The exercise: Return the lines from the line containing "-skin.boundingBox.min.z - FOOT_DEPTH);" through the line containing "for node in" exactly. No other line should appear in the answer.
[Start Collected material]
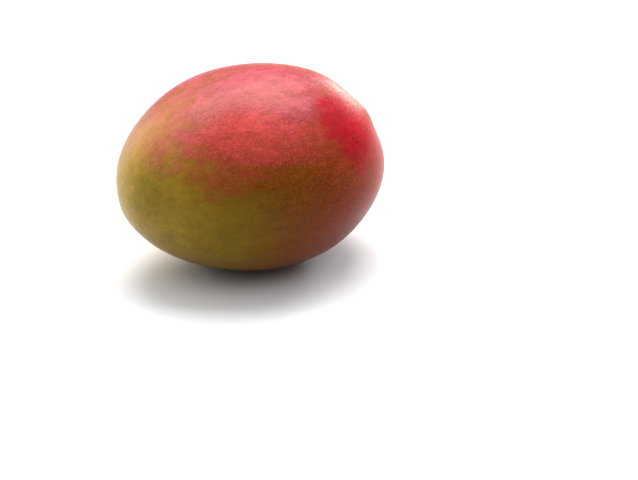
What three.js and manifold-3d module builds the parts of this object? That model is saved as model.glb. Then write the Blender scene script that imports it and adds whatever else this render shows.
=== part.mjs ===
// A whole ripe mango as picked, lying on its side on a table. It is one grown piece, so it is one
// solid: the fruit with the hollow at its stem end, and the scar where the stalk broke off.
import * as THREE from "three";
import { mergeVertices } from "three/addons/utils/BufferGeometryUtils.js";
import Module from "manifold-3d";

const wasm = await Module();
wasm.setup();

// Driving dimensions in millimetres and angles in degrees. In the fruit's own frame X runs from the
// tip (-) to the stem end (+), Y from one cheek to the other, and Z from the back (-) to the belly (+).
const LENGTH = 120;
const THICKNESS = 87.4;
const WIDTH = 91.5;
const TAPER = 0.05;
const TIP_BLUNTNESS = -0.006;
const BELLY_DROOP = 2.3;
const RESTING_ROLL = -16.6;
const RESTING_PITCH = 2.6;
const FOOT_DEPTH = 0.9;

// The way the stem scar faces, from the middle of the fruit.
const STEM_TOWARDS = facing(0.851, 0.062, 0.354);

// Swellings (+) and dips (-) of the skin: the way each faces, its spread in radians, and its height.
const RELIEF = [
  { name: "stem basin", towards: STEM_TOWARDS, spread: 0.255, height: -6.9 },
  { name: "stem funnel", towards: STEM_TOWARDS, spread: 0.08, height: -2.2 },
  { name: "full shoulder", towards: facing(0.95, 0, -0.2), spread: 0.357, height: 0.74 },
  { name: "near lip", towards: facing(0.88, -0.28, 0.381), spread: 0.113, height: 1.62 },
  { name: "far lip", towards: facing(0.74, 0.42, 0.5), spread: 0.16, height: 0.8 },
  { name: "flat of the back", towards: facing(0.37, 0, -0.95), spread: 0.427, height: -0.25 },
  { name: "beak at the tip", towards: facing(-0.97, 0.1, -0.22), spread: 0.13, height: 0.6 },
];

// Soft folds that run out of the stem hollow: how many lie round it, how high, and turned how far.
const FOLDS = [
  { count: 3, height: 0.32, turn: 0.7 },
  { count: 5, height: 0.2, turn: 2.4 },
];
const FOLD_RADIUS = 0.2;
const FOLD_SPREAD = 0.11;

// Broad unevenness of the skin, as slow waves over the fruit.
const WAVE_HEIGHT = 0.22;
const WAVES = [
  { along: new THREE.Vector3(5.1, 2.3, -3.2), start: 0.4 },
  { along: new THREE.Vector3(-2.2, 6.0, 3.7), start: 2.1 },
  { along: new THREE.Vector3(3.4, -4.1, 5.6), start: 4.4 },
];

// The stem scar: a low woody button with a dished top. Its radii are angles seen from the middle.
const SCAR_HEIGHT = 1.5;
const SCAR_RADIUS = 0.054;
const SCAR_DISH_DEPTH = 0.6;
const SCAR_DISH_RADIUS = 0.026;

// Mesh fineness: steps round the stem axis, and rings on the scar, in the hollow and over the rest.
const STEPS_ROUND = 72;
const RING_ZONES = [
  { end: 0.08, rings: 6 },
  { end: 0.5, rings: 11 },
  { end: Math.PI, rings: 34 },
];

const radians = THREE.MathUtils.degToRad;

function facing(x, y, z) {
  return new THREE.Vector3(x, y, z).normalize();
}

// Outward direction of the plain ellipsoid under the skin.
function outwardAt(u) {
  return new THREE.Vector3(u.x / LENGTH, u.y / THICKNESS, u.z / WIDTH).normalize();
}

function foldHeight(u) {
  const across = new THREE.Vector3(0, 1, 0).cross(STEM_TOWARDS).normalize();
  const up = STEM_TOWARDS.clone().cross(across);
  const angle = Math.atan2(u.dot(up), u.dot(across));
  const away = (u.angleTo(STEM_TOWARDS) - FOLD_RADIUS) / FOLD_SPREAD;
  const folds = FOLDS.reduce((sum, fold) => sum + fold.height * Math.cos(fold.count * angle + fold.turn), 0);
  return folds * Math.exp(-away * away);
}

function waveHeight(u) {
  return WAVES.reduce((sum, wave) => sum + WAVE_HEIGHT * Math.sin(u.dot(wave.along) + wave.start), 0);
}

function scarHeight(u) {
  const away = u.angleTo(STEM_TOWARDS);
  const button = SCAR_HEIGHT / (1 + (away / SCAR_RADIUS) ** 12);
  return button - SCAR_DISH_DEPTH * Math.exp(-((away / SCAR_DISH_RADIUS) ** 2));
}

// The point of the skin that lies towards the unit vector u from the fruit's middle.
function skinPoint(u) {
  const fullness = 1 + TAPER * u.x;
  const body = new THREE.Vector3(
    (LENGTH / 2) * (u.x + TIP_BLUNTNESS * (u.x ** 3 - u.x)),
    (THICKNESS / 2) * fullness * u.y,
    (WIDTH / 2) * fullness * u.z + BELLY_DROOP * (u.x ** 3 - 0.6 * u.x),
  );
  const relief = RELIEF.reduce(
    (sum, part) => sum + part.height * Math.exp((u.dot(part.towards) - 1) / part.spread ** 2),
    0,
  );
  const height = relief + foldHeight(u) + waveHeight(u) + scarHeight(u);
  return body.addScaledVector(outwardAt(u), height);
}

// A ball with its poles on the stem axis, closely ringed at the stem, and drawn out to skinPoint.
function skinGeometry() {
  const angles = [0];
  for (const { end, rings } of RING_ZONES) {
    const start = angles[angles.length - 1];
    for (let i = 1; i <= rings; i++) angles.push(start + ((end - start) * i) / rings);
  }
  const circle = angles.map((angle) => new THREE.Vector2(Math.sin(angle), Math.cos(angle)));
  circle[circle.length - 1].x = 0;
  const ball = new THREE.LatheGeometry(circle.reverse(), STEPS_ROUND);
  ball.applyQuaternion(new THREE.Quaternion().setFromUnitVectors(new THREE.Vector3(0, 1, 0), STEM_TOWARDS));
  const places = ball.attributes.position;
  for (let i = 0; i < places.count; i++) {
    const u = new THREE.Vector3().fromBufferAttribute(places, i).normalize();
    places.setXYZ(i, ...skinPoint(u).toArray());
  }
  return ball;
}

// A closed solid from a geometry whose seam and poles still have doubled vertices.
function solidFrom(geometry) {
  const bare = geometry.clone();
  bare.deleteAttribute("normal");
  bare.deleteAttribute("uv");
  const merged = mergeVertices(bare, 1e-3);
  const corners = merged.index.array;
  const faces = [];
  for (let i = 0; i < corners.length; i += 3) {
    const [a, b, c] = corners.slice(i, i + 3);
    if (a !== b && b !== c && c !== a) faces.push(a, b, c);
  }
  return new wasm.Manifold(
    new wasm.Mesh({
      numProp: 3,
      vertProperties: new Float32Array(merged.attributes.position.array),
      triVerts: new Uint32Array(faces),
    }),
  );
}

function geometryFrom(solid) {
  const mesh = solid.getMesh();
  const geometry = new THREE.BufferGeometry();
  geometry.setAttribute("position", new THREE.BufferAttribute(new Float32Array(mesh.vertProperties), 3));
  geometry.setIndex(new THREE.BufferAttribute(new Uint32Array(mesh.triVerts), 1));
  geometry.computeVertexNormals();
  return geometry;
}

// The skin turned to the way the fruit lies, with the foot's plane on z = 0 under the middle of its box.
function lyingSkin() {
  const skin = skinGeometry();
  skin.rotateX(radians(RESTING_ROLL));
  skin.rotateY(-radians(RESTING_PITCH));
  skin.computeBoundingBox();
  const middle = skin.boundingBox.getCenter(new THREE.Vector3());
  return skin.translate(-middle.x, -middle.y, -skin.boundingBox.min.z - FOOT_DEPTH);
}

function fruitMesh() {
  const below = new THREE.BoxGeometry(2 * LENGTH, 2 * LENGTH, LENGTH).translate(0, 0, -LENGTH / 2);
  const solid = solidFrom(lyingSkin()).subtract(solidFrom(below));
  const material = new THREE.MeshStandardMaterial({ color: 0xb4503c, roughness: 0.45, metalness: 0 });
  const mesh = new THREE.Mesh(geometryFrom(solid), material);
  mesh.name = "mango_fruit";
  return mesh;
}

const mango = new THREE.Group();
mango.add(fruitMesh());

export default mango;
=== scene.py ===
"""A whole ripe mango lying on its side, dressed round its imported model."""
import logging
import math
from dataclasses import dataclass, field
from enum import Enum

import bmesh
import bpy
import numpy as np
from mathutils import Matrix, Vector


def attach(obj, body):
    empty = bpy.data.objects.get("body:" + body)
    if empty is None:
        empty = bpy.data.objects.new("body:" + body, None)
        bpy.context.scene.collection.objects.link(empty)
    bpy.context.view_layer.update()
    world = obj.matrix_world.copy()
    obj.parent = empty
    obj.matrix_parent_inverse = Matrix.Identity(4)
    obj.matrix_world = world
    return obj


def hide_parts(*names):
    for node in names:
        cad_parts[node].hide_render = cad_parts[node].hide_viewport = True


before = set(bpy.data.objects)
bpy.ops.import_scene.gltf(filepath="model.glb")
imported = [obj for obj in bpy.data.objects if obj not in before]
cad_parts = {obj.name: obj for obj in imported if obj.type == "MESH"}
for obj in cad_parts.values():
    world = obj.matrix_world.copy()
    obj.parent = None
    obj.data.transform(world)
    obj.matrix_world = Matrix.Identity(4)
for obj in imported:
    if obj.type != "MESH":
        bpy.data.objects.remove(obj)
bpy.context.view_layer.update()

log = logging.getLogger("mango")

MM = 0.001
Direction = tuple[float, float, float]
Colour = tuple[float, float, float]
Stops = tuple[tuple[float, Colour], ...]

STEM_TOWARDS: Direction = (0.851, 0.062, 0.354)
SHOULDER_TOWARDS: Direction = (0.645, -0.65, 0.415)
LENGTHWISE: Direction = (1.0, 0.0, 0.0)
TIP_TOWARDS: Direction = (-1.0, 0.0, 0.0)
FAR_CHEEK_TOWARDS: Direction = (0.0, 1.0, 0.0)


def unit(vector: Direction) -> np.ndarray:
    """Return the vector at a length of one."""
    whole = np.array(vector, dtype=float)
    return whole / np.linalg.norm(whole)


@dataclass(frozen=True)
class Swelling:
    """A swelling or dip of the skin.

    Args:
        towards: The way it faces from the middle, in the fruit's own frame.
        spread: How far it spreads, in radians.
        height: Its height in millimetres, below zero for a dip.
    """

    towards: Direction
    spread: float
    height: float

    def lift(self, u: np.ndarray) -> np.ndarray:
        """Return its height at each unit direction."""
        return self.height * np.exp((u @ unit(self.towards) - 1.0) / self.spread**2)


@dataclass(frozen=True)
class Wave:
    """A slow wave over the whole skin, as a vector of turns and a starting phase."""

    along: Direction
    start: float

    def lift(self, u: np.ndarray) -> np.ndarray:
        """Return the wave between -1 and 1 at each unit direction."""
        return np.sin(u @ np.array(self.along) + self.start)


@dataclass(frozen=True)
class Fold:
    """A ring of soft folds round the stem, with their number, height in mm and turn in radians."""

    count: int
    height: float
    turn: float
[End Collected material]
Task output:
  return skin.translate(-middle.x, -middle.y, -skin.boundingBox.min.z - FOOT_DEPTH);
}

function fruitMesh() {
  const below = new THREE.BoxGeometry(2 * LENGTH, 2 * LENGTH, LENGTH).translate(0, 0, -LENGTH / 2);
  const solid = solidFrom(lyingSkin()).subtract(solidFrom(below));
  const material = new THREE.MeshStandardMaterial({ color: 0xb4503c, roughness: 0.45, metalness: 0 });
  const mesh = new THREE.Mesh(geometryFrom(solid), material);
  mesh.name = "mango_fruit";
  return mesh;
}

const mango = new THREE.Group();
mango.add(fruitMesh());

export default mango;
=== scene.py ===
"""A whole ripe mango lying on its side, dressed round its imported model."""
import logging
import math
from dataclasses import dataclass, field
from enum import Enum

import bmesh
import bpy
import numpy as np
from mathutils import Matrix, Vector


def attach(obj, body):
    empty = bpy.data.objects.get("body:" + body)
    if empty is None:
        empty = bpy.data.objects.new("body:" + body, None)
        bpy.context.scene.collection.objects.link(empty)
    bpy.context.view_layer.update()
    world = obj.matrix_world.copy()
    obj.parent = empty
    obj.matrix_parent_inverse = Matrix.Identity(4)
    obj.matrix_world = world
    return obj


def hide_parts(*names):
    for node in names:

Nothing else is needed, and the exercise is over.